In the first scenario, the person was a long-time good friend. She had a lot of equity with you. In the second scenario, she had no equity at all. You see, if people or brands have a lot of equity - that is, if you know, like, and trust them - you will 'cut them a lot of slack' even if they repeatedly fail to meet your expectations. If a person, product, service, or organization has no equity with you, no emotional connection, and no trust, then you are much less inclined to forgive unmet expectations.

Brand equity creates a relationship and a strong bond that grows over time. It is often so strong that it compensates for performance flaws: an out-of-stock situation, poor customer service, a product that falls apart, inconvenient store hours, a higher-than-average-price, etc.

In the end, you want to deliver good quality and good value, innovation, relevant differentiation, convenience, and accessibility with your brand. However, we must never forget that building brand equity is like building a close friendship. It requires a consistent relationship over time, trust, and an emotional connection.

2. Top Management Support is Crucial

In 1998, The Conference Board conducted a study on 'Managing the Corporate Brand.' In that study, they discovered four organizational support factors were critical to brand strategy success. They are:

  • CEO leadership and support
  • A distinctive corporate culture that serves as a platform for the brand promise
  • The ability to obtain support from a broad spectrum of employees
  • The alignment of brand messages across functions

Top management's understanding and support of brand management principles directly affects all four factors.

I have conducted numerous 'Creating a Brand Building Organization' workshops in the last few years. The participants have been brand champions from hundreds of organizations. Of the toughest obstacles that these brand champions have encountered in creating brand building organizations, three of the top nine involve the lack of top management support:

  • Senior management is not focused on the brand
  • Senior management has a short attention span and fails to provide the ongoing support and resources necessary for effective brand building to occur
  • Some senior leaders do not believe in the brand management concept

At the Institute for International Research's The Branding Trilogy conference in Santa Barbara, California, Kristine Shattuck, Los Angeles Area Marketing Manager, Southwest Airlines put it well when she said, 'Enthusiastic employees spread enthusiasm to customers. Market to your employees as much as your customers. If your employees don't 'get it,' neither will your customers.' This can only happen if top management aligns all of its organization's processes and systems in support of its brand's promise.

Here is an illustration of what happens when top management does not align its organization's behavior with its brand's promise. Do you remember United Airlines 'United Airlines Rising' advertising campaign in 1997? This campaign was meant to communicate to the public that United was aware of their problems and was making an effort to raise their service to meet consumers' expectations. But, the campaign backfired on them when they first launched it. Why?
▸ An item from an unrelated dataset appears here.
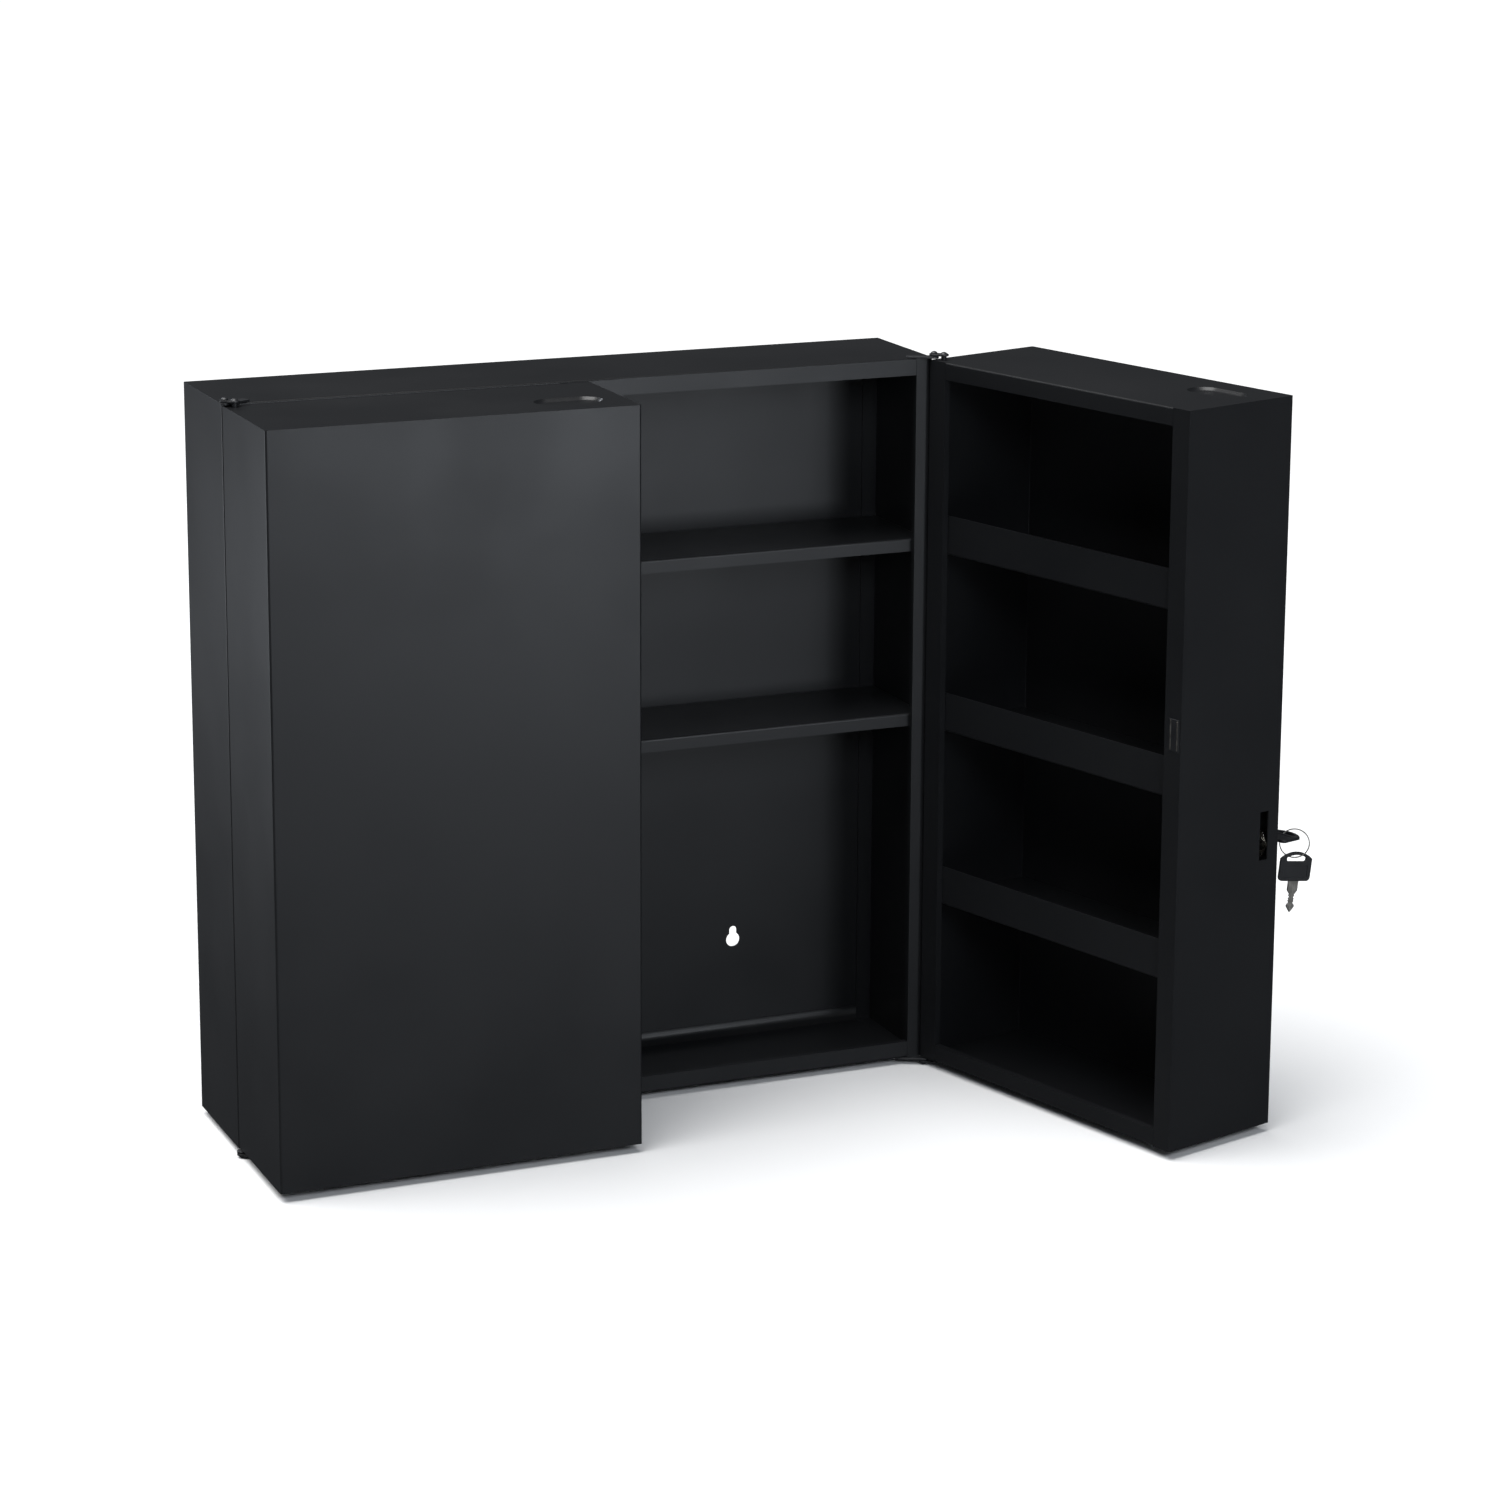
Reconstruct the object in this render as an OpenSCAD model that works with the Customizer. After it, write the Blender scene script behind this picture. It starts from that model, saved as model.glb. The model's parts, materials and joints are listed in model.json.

Because, just as United was making promises about its new customer satisfaction philosophy, its flight attendants were threatening a labor action called CHAOS™, or 'Creating Havoc Around Our System™'. The Association of Flight Attendants stated, 'No raises, no rising.' To add insult to injury, United's customer relations department was also so unresponsive to complaints that a disgruntled customer created the website www.untied.com, a site featuring complaints from other United Airlines passenger.

3. Profound Customer Knowledge is Essential

Profound customer knowledge is essential to building winning brands. Bill Stacy, one of my bosses at Hallmark Cards, was fond of saying, 'Remember to thank our customers for your pay check.' This statement was a constant reminder that all of an organization's revenues and profits result from one thing - customers who are willing to pay money for products and services that meet their needs. Any brand management initiative, any marketing initiative, and indeed any business or organizational initiative must start with a solid understanding of the customer. Indeed, organizations exist for one purpose - to meet human needs. Thriving organizations do that exceedingly well. Venerated organizations have managed to meet evolving human needs over a long period of time.
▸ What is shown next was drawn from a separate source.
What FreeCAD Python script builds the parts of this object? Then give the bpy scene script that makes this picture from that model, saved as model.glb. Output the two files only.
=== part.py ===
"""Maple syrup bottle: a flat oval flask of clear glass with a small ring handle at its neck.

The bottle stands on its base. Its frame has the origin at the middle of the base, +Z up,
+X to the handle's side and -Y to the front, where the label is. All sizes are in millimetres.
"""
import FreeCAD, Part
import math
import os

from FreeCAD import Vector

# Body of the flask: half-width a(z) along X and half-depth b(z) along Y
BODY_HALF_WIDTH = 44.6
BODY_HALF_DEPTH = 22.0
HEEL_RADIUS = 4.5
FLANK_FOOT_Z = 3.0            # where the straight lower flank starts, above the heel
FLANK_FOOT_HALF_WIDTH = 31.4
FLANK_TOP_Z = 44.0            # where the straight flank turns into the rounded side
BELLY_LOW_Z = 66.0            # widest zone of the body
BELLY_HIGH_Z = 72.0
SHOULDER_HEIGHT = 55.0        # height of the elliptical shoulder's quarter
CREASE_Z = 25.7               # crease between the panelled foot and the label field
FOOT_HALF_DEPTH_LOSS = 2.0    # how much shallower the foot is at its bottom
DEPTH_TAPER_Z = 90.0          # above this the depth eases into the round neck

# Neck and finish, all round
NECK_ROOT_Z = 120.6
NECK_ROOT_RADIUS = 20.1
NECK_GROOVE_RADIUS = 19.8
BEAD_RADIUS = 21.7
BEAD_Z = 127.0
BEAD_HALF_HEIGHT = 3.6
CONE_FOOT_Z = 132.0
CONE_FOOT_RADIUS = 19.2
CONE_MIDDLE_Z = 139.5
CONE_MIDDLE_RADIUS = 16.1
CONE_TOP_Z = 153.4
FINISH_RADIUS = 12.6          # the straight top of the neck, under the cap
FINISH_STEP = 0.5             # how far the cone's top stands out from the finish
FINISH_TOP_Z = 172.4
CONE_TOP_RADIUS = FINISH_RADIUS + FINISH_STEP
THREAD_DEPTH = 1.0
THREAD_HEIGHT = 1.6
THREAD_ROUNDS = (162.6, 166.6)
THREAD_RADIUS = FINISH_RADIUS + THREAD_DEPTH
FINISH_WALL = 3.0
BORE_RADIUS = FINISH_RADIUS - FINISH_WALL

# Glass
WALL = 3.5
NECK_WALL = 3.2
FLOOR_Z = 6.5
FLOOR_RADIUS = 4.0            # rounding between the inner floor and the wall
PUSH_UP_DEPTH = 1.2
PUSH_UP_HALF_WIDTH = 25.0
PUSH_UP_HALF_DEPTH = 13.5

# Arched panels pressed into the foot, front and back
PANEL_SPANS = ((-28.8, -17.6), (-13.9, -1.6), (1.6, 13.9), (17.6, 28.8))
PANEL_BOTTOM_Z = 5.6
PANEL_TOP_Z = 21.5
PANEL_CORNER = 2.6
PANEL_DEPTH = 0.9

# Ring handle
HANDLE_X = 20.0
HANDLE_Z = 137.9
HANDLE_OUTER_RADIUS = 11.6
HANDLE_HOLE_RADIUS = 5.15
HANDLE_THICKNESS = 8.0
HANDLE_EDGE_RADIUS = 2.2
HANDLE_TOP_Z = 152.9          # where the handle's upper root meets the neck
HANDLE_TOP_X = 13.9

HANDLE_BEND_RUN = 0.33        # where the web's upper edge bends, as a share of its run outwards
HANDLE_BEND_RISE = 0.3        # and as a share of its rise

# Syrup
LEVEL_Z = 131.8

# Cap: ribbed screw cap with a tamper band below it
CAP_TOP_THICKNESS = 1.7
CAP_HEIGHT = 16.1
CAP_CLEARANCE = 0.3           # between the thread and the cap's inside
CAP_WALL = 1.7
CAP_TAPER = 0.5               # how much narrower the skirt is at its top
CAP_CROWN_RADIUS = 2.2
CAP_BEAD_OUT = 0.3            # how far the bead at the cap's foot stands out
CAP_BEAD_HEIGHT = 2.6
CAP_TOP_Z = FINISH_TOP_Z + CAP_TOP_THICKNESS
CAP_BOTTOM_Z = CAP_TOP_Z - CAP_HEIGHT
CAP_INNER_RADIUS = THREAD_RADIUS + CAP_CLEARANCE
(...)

The first step in crafting a brand's promise is defining the target customer. Without a profound understanding of the target customer, a business will never thrive and may not even survive. A strong brand promises a relevant, differentiated, purchase-motivating benefit to the target customer. The benefit must focus on points of difference, not points of parity. The ideal benefit to claim has the following three qualities: (1) it is extremely important to the target customer, (2) your organization is uniquely suited to delivering it and (3) competitors are not currently addressing it (nor is it easy for them to address it in the future).

Customer research has gotten very sophisticated, going far beyond the standard survey or focus group. Brand positioning should be informed by both qualitative and quantitative research. Brand extension is informed by brand asset and brand association studies and concept testing. Marketing savvy companies now use projective and anthropological techniques. The are also specific techniques for logo recognition and recall and brand equity measurement. Customer insights can also be gained through the Internet (chat rooms, message board, online surveys, etc.) and customer service feedback. Harley-Davidson executives ride with their customers in HOG rallies as a routine source of customer insight. While customer insight is important, it does not replace ideation and market need anticipation.